Here's a roundup of economist reaction to the Oct. 29 gross domestic product report, which found that the economy expanded at a 3.5% annualized rate in the third quarter, the first increase since spring of 2008.
Paul Ashworth, Senior U.S. Economist, Capital Economics
The good news is that the 3.5% annualized rebound in third-quarter U.S. GDP confirms that the most severe and longest recession since the 1930s is over. We expect economic growth to continue at about this pace for another few quarters, as pent-up investment demand is released, inventories are restocked, and the boost to infrastructure spending from the fiscal stimulus continues. However, we suspect that all those positive factors will fade badly in the second half of next year. If, as we fear, consumption growth remains unusually lackluster, then GDP growth would slow to a crawl again.
Bart van Ark, Chief Economist, The Conference Board
The expansion in Q3 GDP (3.5%) shows we have clearly begun to emerge from the trough. But there's still a long way to go, and we still don't know enough about the sustainability of these recovery signals. The comparatively good Q3 news is largely driven by temporary factors like an uptick in consumer spending, notably through the U.S. government's "Cash for Clunkers" car sales subsidy program, as well as an easing in inventory rundowns.
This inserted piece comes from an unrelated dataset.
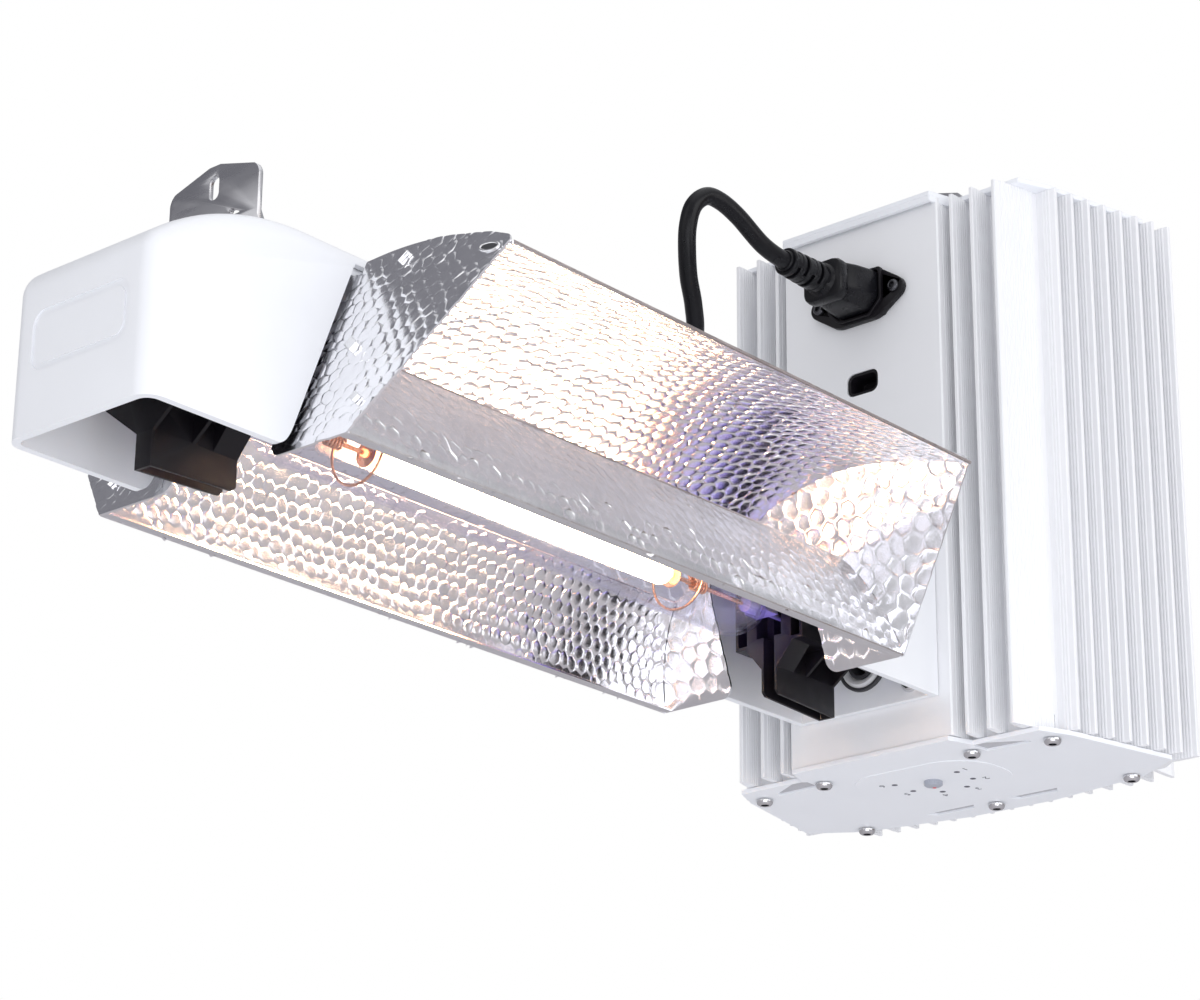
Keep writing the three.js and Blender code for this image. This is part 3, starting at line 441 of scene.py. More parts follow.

Q4 could bring even faster easing in inventory rundowns that accounts for all GDP growth (we forecast 3.1%). Consumer spending will fall flat during the holiday season, and exports will recover more slowly than in Q3. Any modest uptick in investments in equipment and software will most likely be offset by continued declines in commercial real estate.
A less powerful inventory boost with no positive offsetting contributors may well limit GDP growth to 1 % in early 2010. We forecast growth to improve only moderately, to around 2%, by the middle of 2010. The savings rate will remain relatively high, at 4.5% to 5% of disposable income, dampening improvements in real consumer spending, investment, and trade.
Today's U.S. reports revealed an upside headline GDP surprise that was largely driven by a big inventory contribution, alongside a final sales gain that only modestly beat expectations and a modest down-tick in initial claims that is consistent with the slow but steady improvement in these figures that has generally been evident since March, and more specifically since July. The GDP bounce in Q3 will reinforce market perceptions, and our own assumption, that the recession ended in Q2 overall, and June in particular.
David Wyss, Chief Economist, Standard & Poor's
Real GDP rose at a 3.5% annual rate in the third quarter, better than the 3.2% expected by the market in updated consensus forecasts. The turnaround from the 0.7% second-quarter decline was led by consumer durable spending, which jumped 22.3% as a result of the Cash for Clunkers program. Exports rose 14.7% as world growth improved, and residential construction rose 23.4% as housing starts turned up. Inventories were still being cut by a big $131 billion in the third quarter, but that was less than the $160 billion second quarter runoff and added 0.9 percentage point to GDP growth. Overall, a stronger number than expected and showing fairly wide-spread growth. We still expect growth to drop off in the fourth quarter and in early 2010, however.
Tony Crescenzi, Market Strategist & Portfolio Manager, PIMCO
There are no major qualifiers within the GDP report that diminish the stronger-than-expected headline reading, except for the usual questions about whether the U.S. will achieve a successful handoff between the fiscal- and inventory-led forms of stimulus to more sustainable sources of demand. If anything, the fact that GDP advanced at a respectable pace when the impact of inventory investment is stripped out suggests the third quarter's pickup will extend into the current quarter and possibly beyond.